In a statement Camelot said: “The National Audit Office report restates what we publicly acknowledged back in June in relation to National Lottery sales and returns to good causes. Since then, we have carried out a wide-ranging strategic review of the business and announced strong plans to get The National Lottery back into growth next year and raising as much money as possible for good causes. The good news is that we’re already seeing early signs of improvement as a result of what we’re doing.
“Under Camelot’s stewardship, The National Lottery has far exceeded original expectations in raising over £37bn for good causes since its launch in 1994, enabling more than 525,000 individual awards to be made across the UK – the equivalent of around 185 life-changing projects in every community. We continue to return around 95 per cent of all National Lottery revenue (almost £6.6bn in 2016/17) back to winners and society – one of the highest percentages in the world. In contrast, our profit after tax is around just 1 per cent of total revenue (£70.5m in 2016/17).

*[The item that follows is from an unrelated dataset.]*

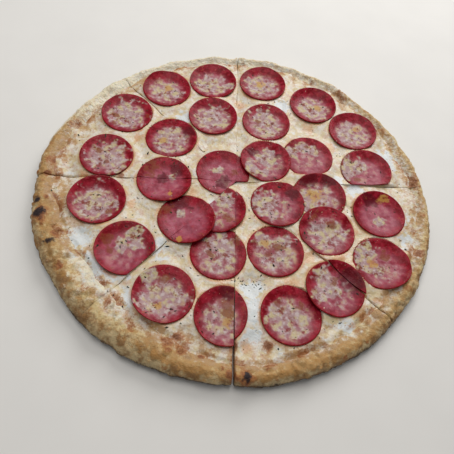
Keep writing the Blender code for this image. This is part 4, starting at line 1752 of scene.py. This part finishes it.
@dataclass
class Cheese:
    """The melted cheese: a wedge for each slice, risen by the pepperoni and ragged on the rim's slope."""

    form: PieForm
    layout: Layout
    crust: Crust
    spacing: float = 0.0010
    lip_spacing: float = 0.0005
    lip_rows_reach: float = 0.008
    lip_radius: float = 0.0050
    ragged: tuple[float, float] = (0.0034, 0.0013)
    melt_heights: tuple[float, float, float] = (0.00050, 0.00026, 0.00008)
    melt_spans: tuple[float, float, float] = (0.013, 0.0052, 0.0021)
    blister_height: float = 0.0007
    blister_span: float = 0.0055
    oil_reach: float = 0.0045
    hug_reach: float = 0.0110
    hug_under: float = 0.0060
    hug_inset: float = 0.0010
    hug_most: float = 0.0026
    embed_share: float = 0.75
    clearance: float = 0.00015
    lip_sink: float = 0.0003
    lip_tuck: float = 0.0004
    cut_edge: tuple[float, float] = (0.0012, 0.0014)
    relief: Relief = field(default_factory=lambda: Relief(19))
    pieces: list[Piece] = field(default_factory=list)

    def shore(self, angle: Array) -> Array:
        """Find where the cheese ends.

        Args:
            angle: Angles about the middle.

        Returns:
            The even radii there.
        """
        ring = flat_points(self.form.foot * np.cos(angle), self.form.foot * np.sin(angle))
        wide = self.ragged[0] * self.relief.waves(ring, 0.017)
        fine = self.ragged[1] * self.relief.waves(ring + 0.1, 0.0055)
        return self.form.foot + self.form.shore_out + (wide + fine).reshape(angle.shape)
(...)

"Since the start of our third operating licence in 2009, returns to winners and society have increased by almost £1.8bn, while shareholder profit has increased by just £26m over the same period. In addition, our shareholder has invested £181m in capital expenditure – £98m more than the amount set out in its third licence business plan."
DCMS: ‘Must tackle the issue of falling sales’
A spokeswoman for DCMS said: “We have been completely clear to Camelot that its strategic review must tackle the issue of declining National Lottery sales. The Gambling Commission, which regulates the National Lottery, will also continue to challenge Camelot’s performance to ensure they maximise returns to good causes.”A Big Lottery Fund spokesperson said: “We recognise the issue of National Lottery income levels raised in the NAO report. We have planned our budgets to manage fluctuations in income and maintain support for charities and communities across the UK.
“We welcome the steps Camelot is taking to re-engage players and improve returns to Good Causes.”